**Data provided**

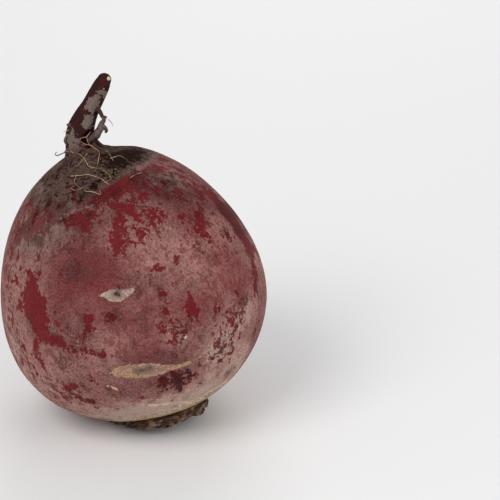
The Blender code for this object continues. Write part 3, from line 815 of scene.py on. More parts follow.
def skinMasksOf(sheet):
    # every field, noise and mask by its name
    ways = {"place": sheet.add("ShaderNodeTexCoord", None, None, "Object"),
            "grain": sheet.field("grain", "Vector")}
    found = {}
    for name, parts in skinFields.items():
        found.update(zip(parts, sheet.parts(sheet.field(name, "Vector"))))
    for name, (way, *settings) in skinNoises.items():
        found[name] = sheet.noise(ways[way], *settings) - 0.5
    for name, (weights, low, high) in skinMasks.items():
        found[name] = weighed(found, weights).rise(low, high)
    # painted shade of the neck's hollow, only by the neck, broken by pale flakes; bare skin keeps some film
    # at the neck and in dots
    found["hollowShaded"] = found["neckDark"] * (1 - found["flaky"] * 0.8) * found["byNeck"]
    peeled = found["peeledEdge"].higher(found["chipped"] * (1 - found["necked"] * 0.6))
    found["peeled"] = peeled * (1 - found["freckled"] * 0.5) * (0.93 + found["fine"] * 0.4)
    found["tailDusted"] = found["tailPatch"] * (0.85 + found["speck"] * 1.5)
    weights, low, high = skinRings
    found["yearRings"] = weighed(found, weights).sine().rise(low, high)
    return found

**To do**
Copy every line above that includes the string "parts".

**Answer for the task**
The Blender code for this object continues. Write part 3, from line 815 of scene.py on. More parts follow.
    for name, parts in skinFields.items():
        found.update(zip(parts, sheet.parts(sheet.field(name, "Vector"))))